* Information shown
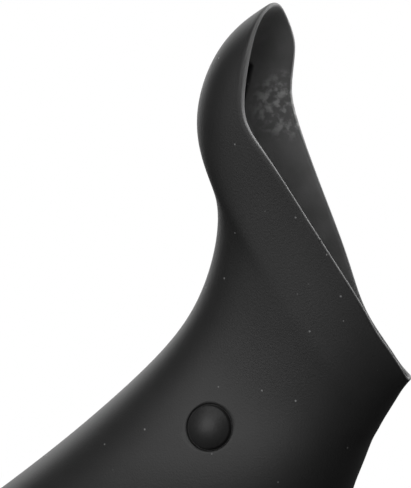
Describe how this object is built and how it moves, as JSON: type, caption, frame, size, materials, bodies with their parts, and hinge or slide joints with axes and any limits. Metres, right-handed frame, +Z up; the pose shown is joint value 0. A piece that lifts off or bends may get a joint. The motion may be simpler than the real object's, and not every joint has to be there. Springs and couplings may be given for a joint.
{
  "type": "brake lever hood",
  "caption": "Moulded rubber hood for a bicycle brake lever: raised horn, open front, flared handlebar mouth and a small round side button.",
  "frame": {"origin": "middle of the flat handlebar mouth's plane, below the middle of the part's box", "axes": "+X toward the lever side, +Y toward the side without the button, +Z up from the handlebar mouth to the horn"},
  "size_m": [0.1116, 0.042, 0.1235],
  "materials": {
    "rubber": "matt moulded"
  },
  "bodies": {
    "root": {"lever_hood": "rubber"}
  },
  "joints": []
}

* Description of the task
Please reproduce each line exactly as written.

* Task solution
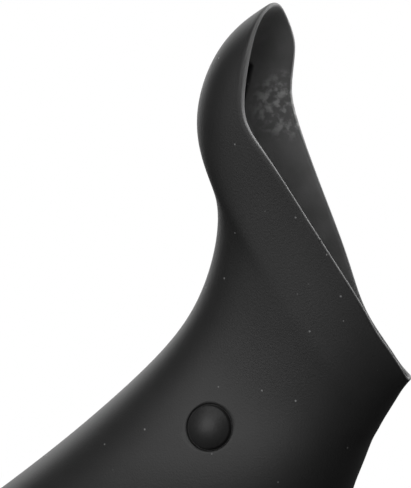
Describe how this object is built and how it moves, as JSON: type, caption, frame, size, materials, bodies with their parts, and hinge or slide joints with axes and any limits. Metres, right-handed frame, +Z up; the pose shown is joint value 0. A piece that lifts off or bends may get a joint. The motion may be simpler than the real object's, and not every joint has to be there. Springs and couplings may be given for a joint.
{
  "type": "brake lever hood",
  "caption": "Moulded rubber hood for a bicycle brake lever: raised horn, open front, flared handlebar mouth and a small round side button.",
  "frame": {"origin": "middle of the flat handlebar mouth's plane, below the middle of the part's box", "axes": "+X toward the lever side, +Y toward the side without the button, +Z up from the handlebar mouth to the horn"},
  "size_m": [0.1116, 0.042, 0.1235],
  "materials": {
    "rubber": "matt moulded"
  },
  "bodies": {
    "root": {"lever_hood": "rubber"}
  },
  "joints": []
}